E como anda, pelo amor de Deus! Os dois motores, um no eixo dianteiro e outro no traseiro, despejam, sem cerimônia, potência instantânea nas quatro rodas. É patada atrás de patada. Coice depois de coice. Não tem filtro ou aviso, é enfiar o pé no acelerador para tomar porrada nas costas.
A sensação é diferente de quando se está em um 911 ou qualquer esportivo com propulsão a combustão. O motor enche 100% a zero de jogo e a velocidade sobe linearmente: não perde potência ou tem delay de turbo ou muda de rotação com a troca de marcha. É contínuo, é rápido... é uma delícia.
Há cinco modos de condução, que são regulados num seletor no volante (como nos 911). Os comandos alteram a rigidez da suspensão, o acerto do chassi, o controle do ar-condicionado, a abertura das aletas para passagem do ar até as respostas dos motores elétricos.
A adrenalina é maior com o botão na posição Sport Plus. É quando o Taycan se prepara para a batalha. A carroceria baixa 22 mm, os amortecedores pneumáticos ficam mais firmes, as pinças de freio se preparam para o pior e até os motores passam a ter um zunido fino e estridente, como se o bicho fosse decolar. Aí, meu amigo, é só alegria.

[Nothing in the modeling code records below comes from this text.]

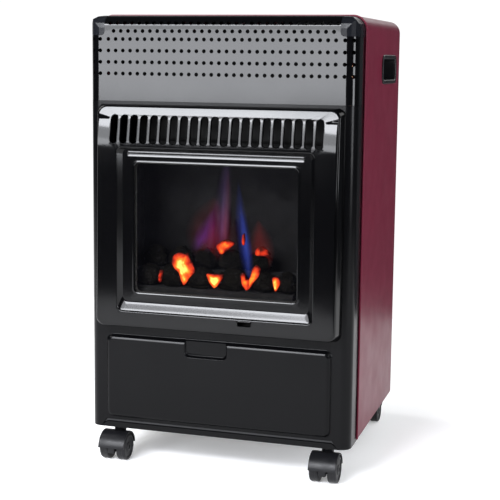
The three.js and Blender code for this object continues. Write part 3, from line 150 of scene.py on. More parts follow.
def inside_polygon(points, polygon):
    """Which of the points, an N x 2 array, lie inside the polygon."""
    corners = np.array(polygon)
    inside = np.zeros(len(points), bool)
    near = np.all((points >= corners.min(0)) & (points <= corners.max(0)), axis=1)
    x, y = points[near, 0], points[near, 1]
    odd = np.zeros(len(x), bool)
    for (x0, y0), (x1, y1) in zip(corners, np.roll(corners, -1, axis=0)):
        crosses = (y0 > y) != (y1 > y)
        if not crosses.any():
            continue
        at = x0 + (x1 - x0) * (y - y0) / (y1 - y0 if y1 != y0 else 1)
        odd ^= crosses & (x < at)
    inside[near] = odd
    return inside


# ---- meshes
def shade(mesh, sharp_angle=32):
    mesh.polygons.foreach_set("use_smooth", [True] * len(mesh.polygons))
    mesh.set_sharp_from_angle(angle=math.radians(sharp_angle))


def mesh_from(name, bm):
    """A mesh with the bmesh's content. The bmesh is used up."""
    mesh = bpy.data.meshes.new(name)
    bm.to_mesh(mesh)
    bm.free()
    return mesh


def put(name, data):
    """A new object in the scene."""
    made = bpy.data.objects.new(name, data)
    bpy.context.scene.collection.objects.link(made)
    return made


def add_piece(name, bm, look, body="root", replaces=(), sharp_angle=32, weighted=True):
    """Makes a shown piece of the object from a bmesh, and ties it to its body."""
    bmesh.ops.recalc_face_normals(bm, faces=bm.faces)
    mesh = mesh_from(name, bm)
    shade(mesh, sharp_angle)
    mesh.materials.append(look)
    piece = put(name, mesh)
    if weighted:
        modifier = piece.modifiers.new("even_shading", "WEIGHTED_NORMAL")
        modifier.keep_sharp = True
    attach(piece, body)
    if replaces:
        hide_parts(*replaces)
    return piece


class Sheet:
    """A pressed sheet drawn flat as lines and rings at their heights, then set in place."""

    def __init__(self, outline, height=None):
        self.points, self.edges, self.holes = [], [], []
        self.known = {}
        self.height = height or (lambda a, b: 0.0)
        self.outline = outline
        self.ring(outline)

    def line(self, points, heights=None, closed=False):
        start = len(self.points)
        count = len(points)
        self.points += [Vector(p) for p in points]
        if heights is not None:
            for i, value in enumerate(heights):
                self.known[start + i] = value
        last = count if closed else count - 1
        self.edges += [(start + i, start + (i + 1) % count) for i in range(last)]

    def ring(self, points, height=None):
        if height is None:
            heights = None
        elif callable(height):
            heights = [height(*p) for p in points]
        else:
            heights = [height] * len(points)
        self.line(points, heights, closed=True)

    def hole(self, points, height=None):
        self.ring(points, height)
        self.holes.append(points)

    def build(self, place, thickness=SHEET):
        """A closed bmesh: the sheet's face, its back at the given thickness, and its edges."""
        flat, _, faces, origin, _, _ = delaunay_2d_cdt(self.points, self.edges, [], 0, 1e-7)
        heights = []
        for point, sources in zip(flat, origin):
            values = [self.known[i] for i in sources if i in self.known]
            heights.append(values[-1] if values else self.height(point.x, point.y))
        corners = np.array([tuple(p) for p in flat])
        triangles = np.array([f for f in faces if len(f) == 3])
        middles = corners[triangles].mean(axis=1)
        keep = inside_polygon(middles, self.outline)
        for polygon in self.holes:
            keep &= ~inside_polygon(middles, polygon)
        bm = bmesh.new()
        front = [bm.verts.new(place(p.x, p.y, h)) for p, h in zip(flat, heights)]
        back = [bm.verts.new(place(p.x, p.y, h - thickness)) for p, h in zip(flat, heights)]
        counted = {}
        for a, b, c in triangles[keep]:
            bm.faces.new((front[a], front[b], front[c]))
            bm.faces.new((back[c], back[b], back[a]))
            for pair in ((a, b), (b, c), (c, a)):
                counted[pair] = counted.get(pair, 0) + 1
        for a, b in counted:
            if (b, a) not in counted:
                bm.faces.new((front[b], front[a], back[a], back[b]))
        loose = [v for v in bm.verts if not v.link_faces]
        bmesh.ops.delete(bm, geom=loose, context="VERTS")
        return bm


def join(bm, one, two, closed=True):
    """Makes the faces between two rows of vertices, right round if the rows are closed."""
    for i in range(len(one) if closed else len(one) - 1):
        j = (i + 1) % len(one)
        bm.faces.new((one[i], one[j], two[j], two[i]))


def mirrored(half):
    """A closed profile from the half of it at negative distances along the axis."""
    return half + [(radius, -along) for radius, along in reversed(half)]


def in_metres(pairs):
    return [(a * MM, b * MM) for a, b in pairs]


def revolved(profile, axis, centre, steps=48, start=0.0, sweep=TAU, wave=None):
    """A bmesh turned about an axis. The profile is a closed loop of (radius, distance along)."""
    whole = abs(sweep - TAU) < 1e-9
    bm = bmesh.new()
    rings = []
    for i in range(steps if whole else steps + 1):
        angle = start + sweep * i / steps
        ring = []
        for radius, along in profile:
            r = wave(angle, radius, along) if wave else radius
            a, b = r * math.cos(angle), r * math.sin(angle)
            spot = {"x": (along, a, b), "y": (b, along, a), "z": (a, b, along)}[axis]
            ring.append(bm.verts.new(Vector(centre) + Vector(spot)))
        rings.append(ring)
    for one, two in zip(rings, rings[1:] + rings[:1] if whole else rings[1:]):
        join(bm, one, two)
    if not whole:
        bm.faces.new(rings[0][::-1])
        bm.faces.new(rings[-1])
    bmesh.ops.remove_doubles(bm, verts=bm.verts, dist=1e-6)
    return bm


def soften(piece, width, segments=2, angle=35):
    """Rounds a piece's edges with a bevel, and evens the shading."""
    modifier = piece.modifiers.new("soft_edges", "BEVEL")
    modifier.width = width
    modifier.segments = segments
    modifier.limit_method = "ANGLE"
    modifier.angle_limit = math.radians(angle)
    modifier.harden_normals = True
    shade(piece.data)


def merged(*parts):
    """Several bmeshes as one."""
    whole = bmesh.new()
    for part in parts:
        mesh = mesh_from("part", part)
        whole.from_mesh(mesh)
        bpy.data.meshes.remove(mesh)
    return whole


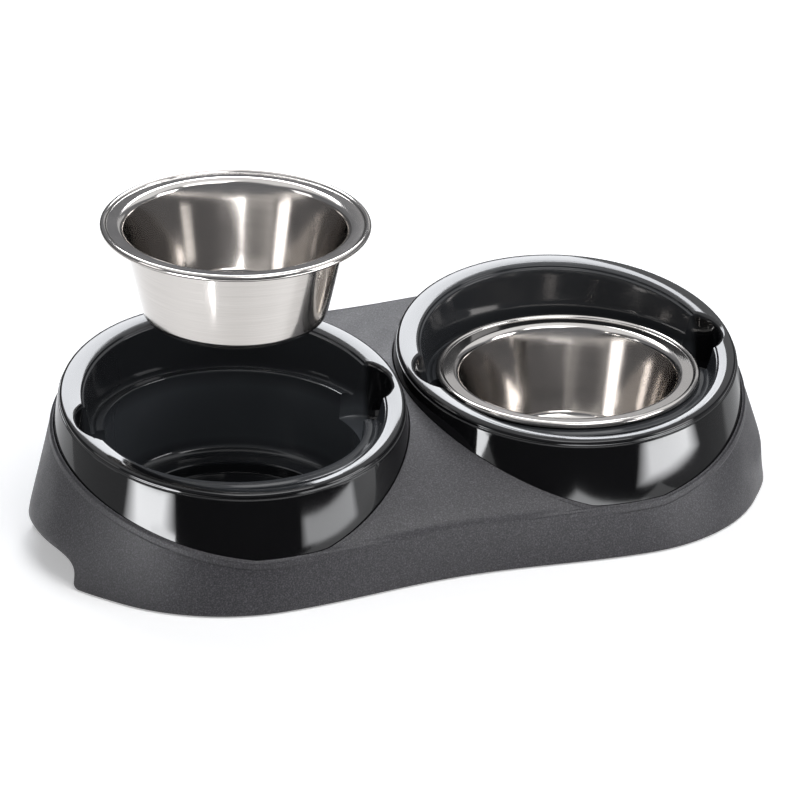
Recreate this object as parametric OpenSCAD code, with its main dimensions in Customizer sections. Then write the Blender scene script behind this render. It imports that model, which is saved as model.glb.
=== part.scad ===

Quer acelerar como o Papa-léguas? Toma. Quer fazer curva como se estivesse fugindo da morte e preso num carrinho de montanha russa? Toma. Quer frear as mais de duas toneladas como se fosse uma bicicleta com freio a disco? Toma.
Tudo isso com espaço para quatro, mais bagagem, com raios solares passando pelo teto de vidro e sem poluir. Nossa, isso ficou piegas. Mas fazer o quê? É tudo isso mesmo.
É claro que o Taycan tem falhas. O espaço traseiro não é dos melhores. Se você tem bico de papagaio, hérnia ou qualquer tipo de dor crônica nas costas vai sofrer sempre para entrar ou sair dele.
Não há o ronco e nem o cheiro viciante de um bom esportivo raiz. Nada de pipoco saindo do escapamento quando se reduz uma marcha. O preço é alto. A autonomia é baixa para quem tem o pé pesado. O Brasil está engatinhando em relação a pontos de recarga. Mas a verdade é que nada disso importa quando se tem a possibilidade de experimentar o futuro.